WORK TO DO ::
Within the records below, find each line that holds the string "hinge", then copy it.

INFORMATION GIVEN ::
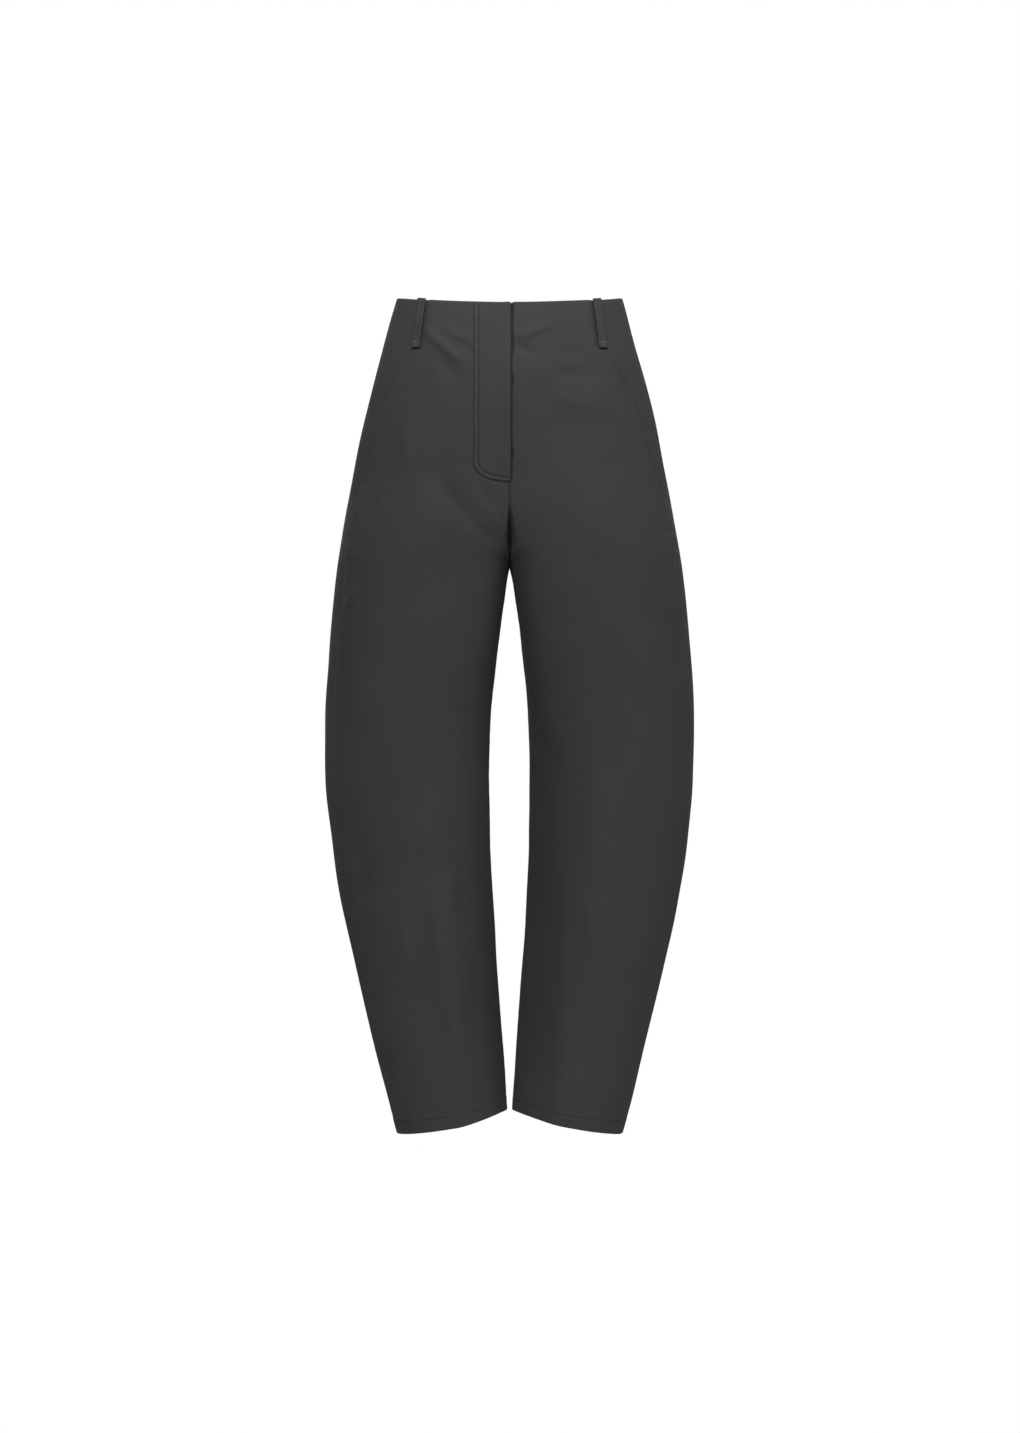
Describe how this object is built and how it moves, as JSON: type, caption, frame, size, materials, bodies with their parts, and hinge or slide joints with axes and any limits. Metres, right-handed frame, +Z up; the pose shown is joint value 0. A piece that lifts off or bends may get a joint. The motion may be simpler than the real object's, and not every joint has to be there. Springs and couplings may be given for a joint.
{
  "type": "barrel leg trousers",
  "caption": "Barrel leg trousers, filled out as when worn: a faced waist with fly and belt loops, slanted hip pockets and curved legs that narrow to the hem.",
  "frame": {"origin": "the middle of the waist opening, level with its front edge, where the wearer holds the trousers up", "axes": "+Z up, the front faces -Y, +X to the wearer's left"},
  "size_m": [0.4488, 0.248, 1.0215],
  "materials": {
    "cloth": "matt charcoal cotton twill",
    "pocketing": "plain thin pocket cloth",
    "zip": "dark woven tape with a closed chain"
  },
  "bodies": {
    "root": {"front_left": "cloth", "front_right": "cloth", "back_left": "cloth", "back_right": "cloth", "hip_piece_left": "cloth", "hip_piece_right": "cloth", "pocket_bag_left": "pocketing", "pocket_bag_right": "pocketing", "belt_loop_front_left": "cloth", "belt_loop_front_right": "cloth", "belt_loop_back_left": "cloth", "belt_loop_back_right": "cloth", "belt_loop_centre": "cloth", "fly_facing": "cloth", "fly_shield": "cloth", "zip": "zip"}
  },
  "joints": []
}
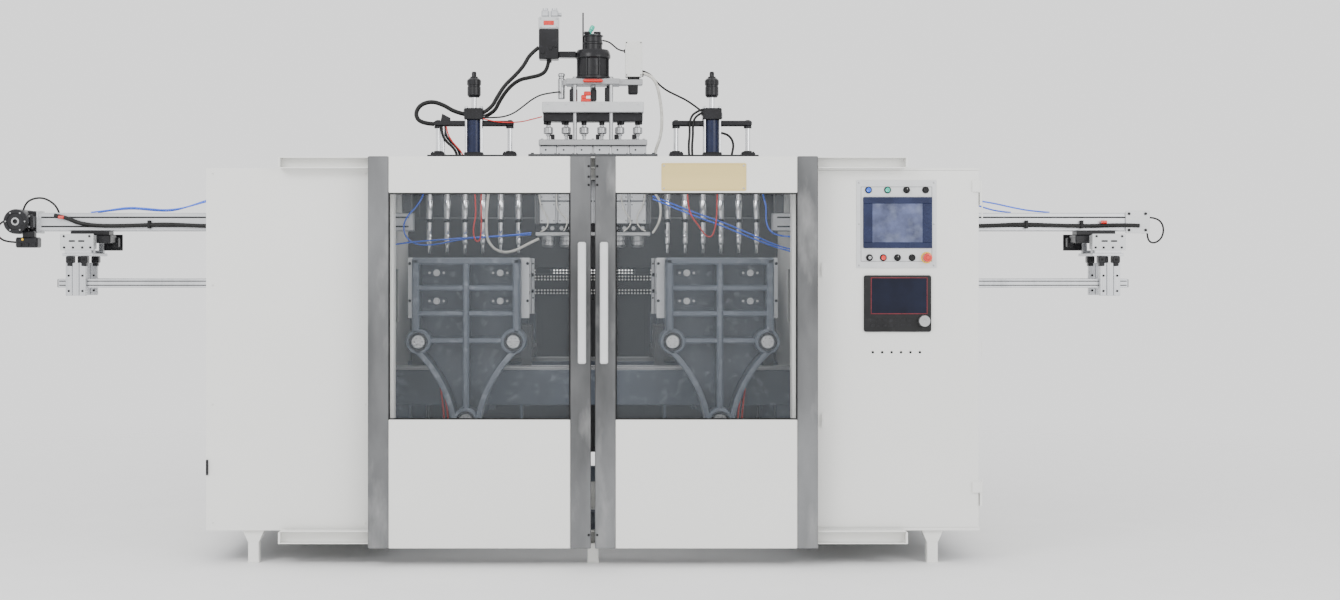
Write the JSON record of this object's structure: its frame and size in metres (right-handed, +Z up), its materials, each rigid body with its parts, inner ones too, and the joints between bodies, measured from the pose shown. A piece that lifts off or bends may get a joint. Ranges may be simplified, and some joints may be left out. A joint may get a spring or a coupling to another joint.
{
  "type": "extrusion blow moulding machine",
  "caption": "Two-station extrusion blow moulding machine with sliding guard doors, clamps on carriages, blow pins, die head and take-out arms.",
  "frame": {"origin": "bottom centre of the middle front foot, on the floor", "axes": "+X along the machine to the operator panel's side, +Y to the back, +Z up"},
  "size_m": [5.8516, 3.62, 2.649],
  "materials": {
    "white_panel": "semi-gloss powder coat",
    "stainless": "brushed",
    "casting": "semi-gloss paint",
    "frame_grey": "semi-gloss paint",
    "aluminium": "satin",
    "light_handle": "satin",
    "machined_steel": "machined",
    "chrome": "polished",
    "black_metal": "satin black",
    "black_plastic": "fine texture",
    "window": "clear polycarbonate",
    "light_grey": "satin",
    "navy_plastic": "glossy",
    "blue_plastic": "glossy",
    "green_plastic": "glossy",
    "red_plastic": "glossy",
    "hose_rubber": "matte",
    "motor_grey": "semi-gloss paint",
    "insulation": "bright sheet"
  },
  "bodies": {
    "machine": {"base_frame": "casting", "upper_frame": "frame_grey", "rear_guard": "frame_grey", "left_cabinet": "white_panel", "right_cabinet": "white_panel", "door_rails": "white_panel", "die_head": "machined_steel", "head_columns": "machined_steel", "parison_cylinder": "black_metal", "servo_valve": "black_metal", "junction_box": "white_panel", "left_blow_cylinder": "black_metal", "right_blow_cylinder": "black_metal", "left_takeout_beam": "aluminium", "right_takeout_beam": "aluminium", "belt_motor": "black_metal", "extruder_barrel": "insulation", "extruder_drive": "motor_grey", "hoses": "hose_rubber"},
    "cabinet_door": {"cabinet_door": "white_panel", "operator_panel": "light_grey", "touch_screen": "navy_plastic", "parison_controller": "black_plastic"},
    "encoder_knob": {"encoder_knob": "machined_steel"},
    "mandrel_bridge": {"mandrel_bridge": "machined_steel"},
    "blue_button": {"blue_button": "blue_plastic"},
    "green_button": {"green_button": "green_plastic"},
    "mode_selector": {"mode_selector": "black_plastic"},
    "black_button": {"black_button": "black_plastic"},
    "key_selector": {"key_selector": "black_plastic"},
    "lamp_button": {"lamp_button": "red_plastic"},
    "round_switch": {"round_switch": "black_plastic"},
    "lower_black_button": {"lower_black_button": "black_plastic"},
    "estop_button": {"estop_button": "red_plastic"},
    "left_door": {"left_door_frame": "stainless", "left_door_window": "window", "left_door_handle": "light_handle"},
    "left_carriage": {"left_carriage": "frame_grey"},
    "left_front_clamp": {"left_front_platen": "casting", "left_tie_frame": "machined_steel", "left_front_mould": "machined_steel"},
    "left_rear_clamp": {"left_rear_platen": "casting", "left_rear_mould": "machined_steel"},
    "left_blow": {"left_blow_lift": "black_metal", "left_blow_pins": "chrome"},
    "left_takeout": {"left_takeout_carriage": "aluminium", "left_takeout_arms": "aluminium"},
    "right_door": {"right_door_frame": "stainless", "right_door_window": "window", "right_door_handle": "light_handle"},
    "right_carriage": {"right_carriage": "frame_grey"},
    "right_front_clamp": {"right_front_platen": "casting", "right_tie_frame": "machined_steel", "right_front_mould": "machined_steel"},
    "right_rear_clamp": {"right_rear_platen": "casting", "right_rear_mould": "machined_steel"},
    "right_blow": {"right_blow_lift": "black_metal", "right_blow_pins": "chrome"},
    "right_takeout": {"right_takeout_carriage": "aluminium", "right_takeout_arms": "aluminium"}
  },
  "joints": [
    {"name": "left_door_slide", "type": "slide", "parent": "machine", "child": "left_door", "axis": [1, 0, 0], "range_m": [-0.78, 0]},
    {"name": "right_door_slide", "type": "slide", "parent": "machine", "child": "right_door", "axis": [1, 0, 0], "range_m": [0, 0.78]},
    {"name": "cabinet_door_hinge", "type": "hinge", "parent": "machine", "child": "cabinet_door", "pos_m": [1.754, -0.053, 1], "axis": [0, 0, -1], "range_deg": [-100, 0]},
    {"name": "blue_button_press", "type": "slide", "parent": "cabinet_door", "child": "blue_button", "axis": [0, 1, 0], "range_m": [0, 0.003], "stiffness_N_per_m": 300},
    {"name": "green_button_press", "type": "slide", "parent": "cabinet_door", "child": "green_button", "axis": [0, 1, 0], "range_m": [0, 0.003], "stiffness_N_per_m": 300},
    {"name": "mode_selector_turn", "type": "hinge", "parent": "cabinet_door", "child": "mode_selector", "pos_m": [1.418, -0.048, 1.69], "axis": [0, -1, 0], "range_deg": [-45, 45]},
    {"name": "black_button_press", "type": "slide", "parent": "cabinet_door", "child": "black_button", "axis": [0, 1, 0], "range_m": [0, 0.003], "stiffness_N_per_m": 300},
    {"name": "key_selector_turn", "type": "hinge", "parent": "cabinet_door", "child": "key_selector", "pos_m": [1.25, -0.048, 1.384], "axis": [0, -1, 0], "range_deg": [-45, 45]},
    {"name": "lamp_button_press", "type": "slide", "parent": "cabinet_door", "child": "lamp_button", "axis": [0, 1, 0], "range_m": [0, 0.003], "stiffness_N_per_m": 300},
    {"name": "round_switch_turn", "type": "hinge", "parent": "cabinet_door", "child": "round_switch", "pos_m": [1.377, -0.048, 1.384], "axis": [0, -1, 0], "range_deg": [-45, 45]},
    {"name": "lower_black_button_press", "type": "slide", "parent": "cabinet_door", "child": "lower_black_button", "axis": [0, 1, 0], "range_m": [0, 0.003], "stiffness_N_per_m": 300},
    {"name": "estop_button_press", "type": "slide", "parent": "cabinet_door", "child": "estop_button", "axis": [0, 1, 0], "range_m": [0, 0.004]},
    {"name": "encoder_turn", "type": "hinge", "parent": "cabinet_door", "child": "encoder_knob", "pos_m": [1.496, -0.055, 1.098], "axis": [0, -1, 0], "continuous": true},
    {"name": "left_carriage_slide", "type": "slide", "parent": "machine", "child": "left_carriage", "axis": [1, 0, 0], "range_m": [0, 0.6]},
    {"name": "left_front_clamp_slide", "type": "slide", "parent": "left_carriage", "child": "left_front_clamp", "axis": [0, -1, 0], "range_m": [-0.1999, 0]},
    {"name": "left_rear_clamp_slide", "type": "slide", "parent": "left_carriage", "child": "left_rear_clamp", "axis": [0, 1, 0], "range_m": [-0.1999, 0]},
    {"name": "left_blow_slide", "type": "slide", "parent": "machine", "child": "left_blow", "axis": [0, 0, 1], "range_m": [-0.05, 0]},
    {"name": "left_takeout_slide", "type": "slide", "parent": "machine", "child": "left_takeout", "axis": [1, 0, 0], "range_m": [0, 0.75]},
    {"name": "right_carriage_slide", "type": "slide", "parent": "machine", "child": "right_carriage", "axis": [1, 0, 0], "range_m": [-0.6, 0]},
    {"name": "right_front_clamp_slide", "type": "slide", "parent": "right_carriage", "child": "right_front_clamp", "axis": [0, 1, 0], "range_m": [0, 0.1999]},
    {"name": "right_rear_clamp_slide", "type": "slide", "parent": "right_carriage", "child": "right_rear_clamp", "axis": [0, -1, 0], "range_m": [0, 0.1999]},
    {"name": "right_blow_slide", "type": "slide", "parent": "machine", "child": "right_blow", "axis": [0, 0, -1], "range_m": [0, 0.05]},
    {"name": "right_takeout_slide", "type": "slide", "parent": "machine", "child": "right_takeout", "axis": [1, 0, 0], "range_m": [-0.75, 0]},
    {"name": "mandrel_bridge_slide", "type": "slide", "parent": "machine", "child": "mandrel_bridge", "axis": [0, 0, 1], "range_m": [0, 0.012]}
  ],
  "couplings": [
    {"joint": "left_rear_clamp_slide", "follows": "left_front_clamp_slide", "ratio": 1},
    {"joint": "right_rear_clamp_slide", "follows": "right_front_clamp_slide", "ratio": 1}
  ]
}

TASK ANSWER ::
Describe how this object is built and how it moves, as JSON: type, caption, frame, size, materials, bodies with their parts, and hinge or slide joints with axes and any limits. Metres, right-handed frame, +Z up; the pose shown is joint value 0. A piece that lifts off or bends may get a joint. The motion may be simpler than the real object's, and not every joint has to be there. Springs and couplings may be given for a joint.
    {"name": "cabinet_door_hinge", "type": "hinge", "parent": "machine", "child": "cabinet_door", "pos_m": [1.754, -0.053, 1], "axis": [0, 0, -1], "range_deg": [-100, 0]},
    {"name": "mode_selector_turn", "type": "hinge", "parent": "cabinet_door", "child": "mode_selector", "pos_m": [1.418, -0.048, 1.69], "axis": [0, -1, 0], "range_deg": [-45, 45]},
    {"name": "key_selector_turn", "type": "hinge", "parent": "cabinet_door", "child": "key_selector", "pos_m": [1.25, -0.048, 1.384], "axis": [0, -1, 0], "range_deg": [-45, 45]},
    {"name": "round_switch_turn", "type": "hinge", "parent": "cabinet_door", "child": "round_switch", "pos_m": [1.377, -0.048, 1.384], "axis": [0, -1, 0], "range_deg": [-45, 45]},
    {"name": "encoder_turn", "type": "hinge", "parent": "cabinet_door", "child": "encoder_knob", "pos_m": [1.496, -0.055, 1.098], "axis": [0, -1, 0], "continuous": true},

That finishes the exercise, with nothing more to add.